In Ireland, rain fell on 142 days that summer and across France the grape harvest was virtually non-existent.

In North America there was snow in June and lakes and rivers froze as far south as Pennsylvania during July and August.

It followed a smaller eruption in Iceland just over 30 years earlier that caused a thick fog of gas virtually wiping out the summer of 1783 across much of Europe and North America.

American statesman and amateur meteorologist Benjamin Franklin wrote of a “constant fog” over Europe and North America that year.
Forecasters say the cloud of ash drifting the across the UK at the moment will not produce anything so momentous but it could still affect the weather.

Brendan Jones, a forecaster with MeteoGroup, the weather arm of the Press Association, said: “If you look back in history there have been some periods where the weather has been changed by big volcanic eruptions like Mount Tambora and Mount St Helen's.

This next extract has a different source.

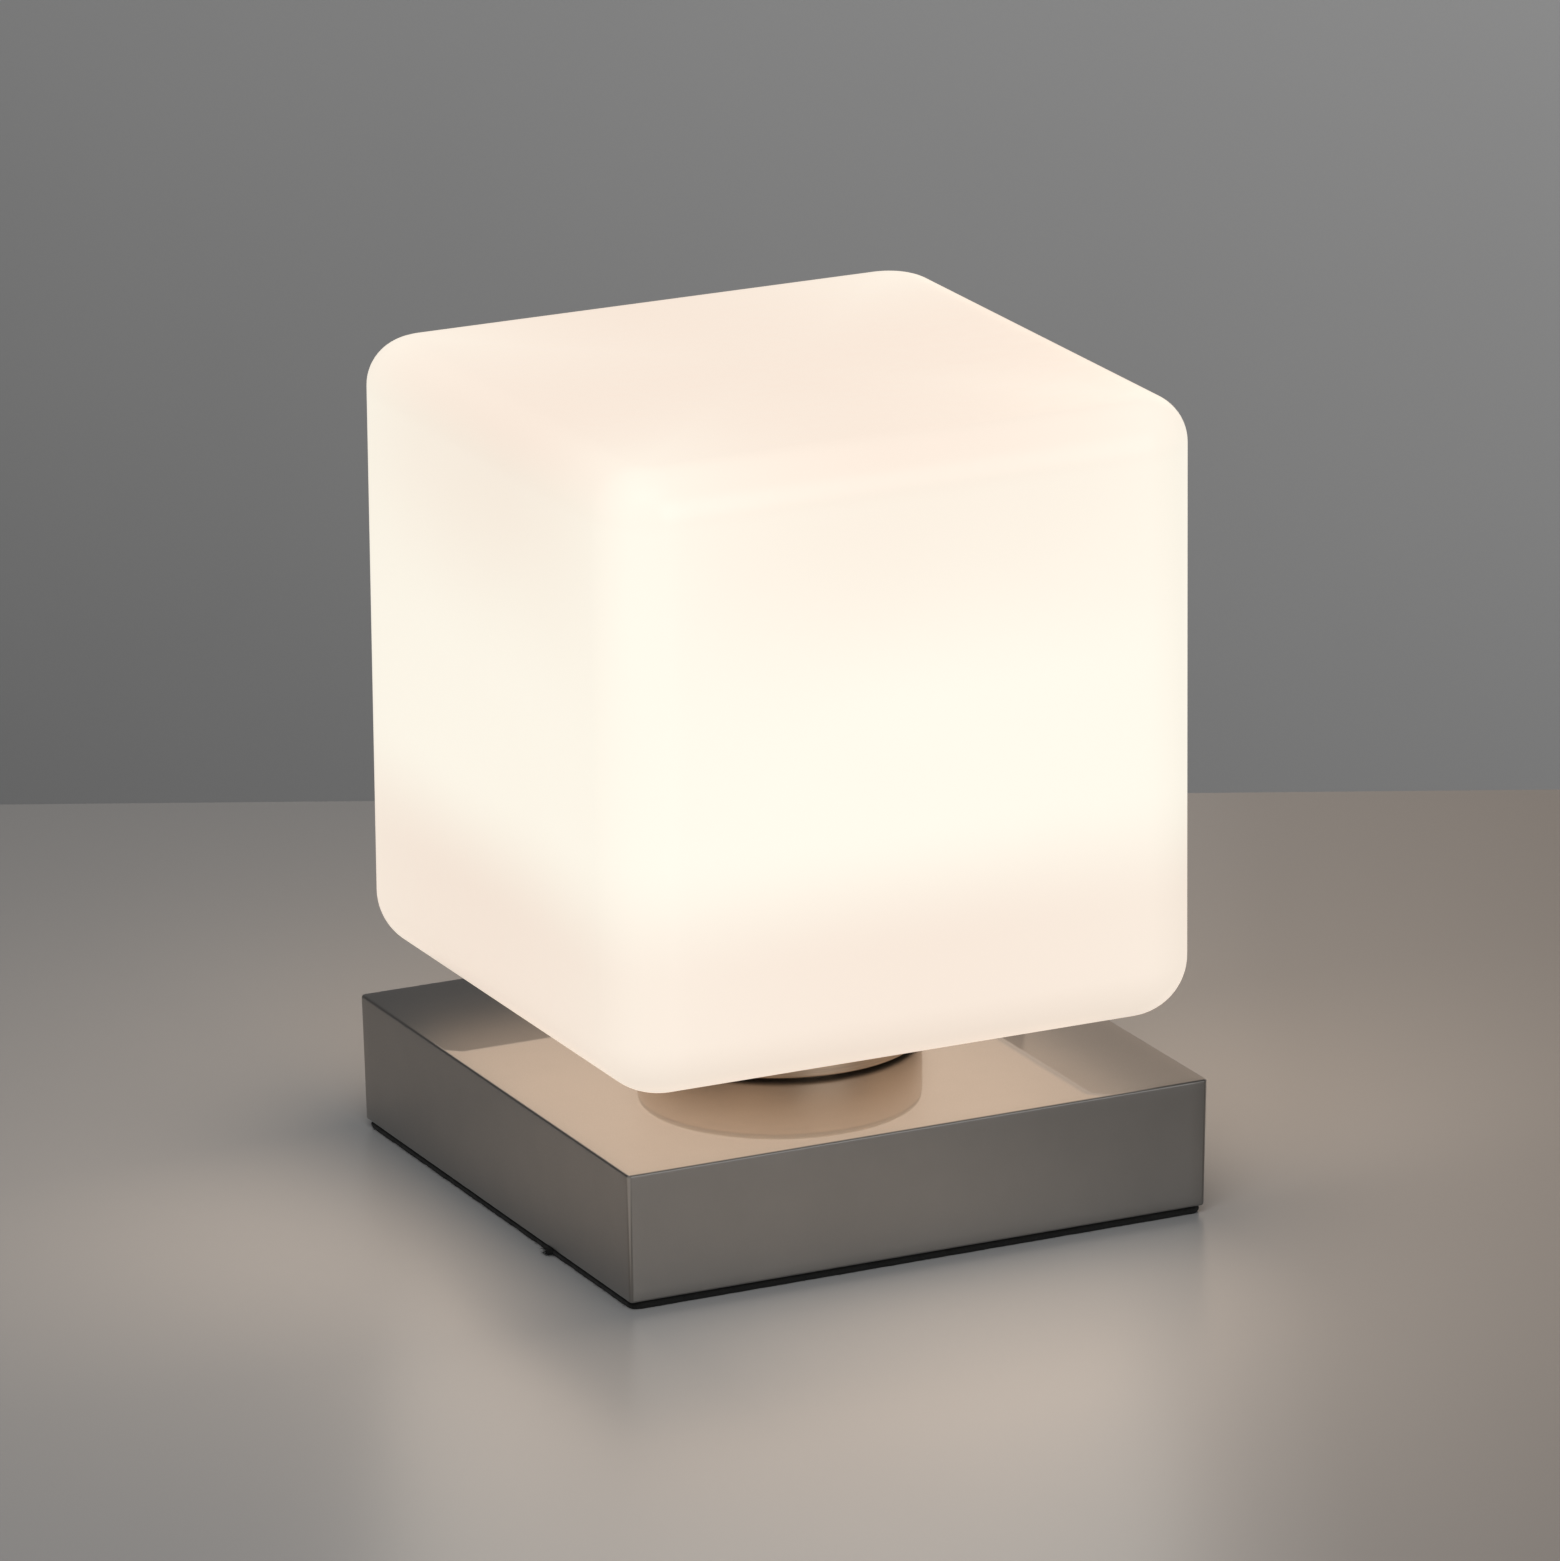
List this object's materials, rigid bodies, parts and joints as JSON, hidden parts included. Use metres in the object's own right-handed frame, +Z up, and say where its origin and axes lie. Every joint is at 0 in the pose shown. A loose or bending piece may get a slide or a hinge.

“They have been proved to lower temperatures. There is so much ash in the atmosphere that it reduces the amount of sunlight getting to the ground," he said. "If the ash remains in the atmosphere for weeks or months it can reduce temperatures slightly but we are talking about fractions of degrees.”

In fact the most noticeable result could be more spectacular sunsets as the sun’s rays reflect off the ash cloud.

Mr Jones said: “The sunset lights up the underside of the ash and you could see a glow from the ash in the sky.”

The eruption of Eyjafjallajokull in Iceland, which has sent this cloud of ash into the sky, is the first in nearly 200 years and geophysicists fear it could trigger a much larger explosion of nearby Mount Katla.

Katla is described as “enormously powerful”, and because it lies under a glacier its eruption would cause a huge glacial outburst flood and could spread its shadow over a much larger area.

Met Éireann said today a new phase of the Eyjafjallajökull eruption started around midnight and volcanic ash has been observed in British airspace. It said its Aviation Services Division has warnings in place for the ash to penetrate Irish airspace to the east and southeast this afternoon and evening.

PA

© 2010 irishtimes.com

Last edited by Guramoogah; 15-04-2010 at 13:18.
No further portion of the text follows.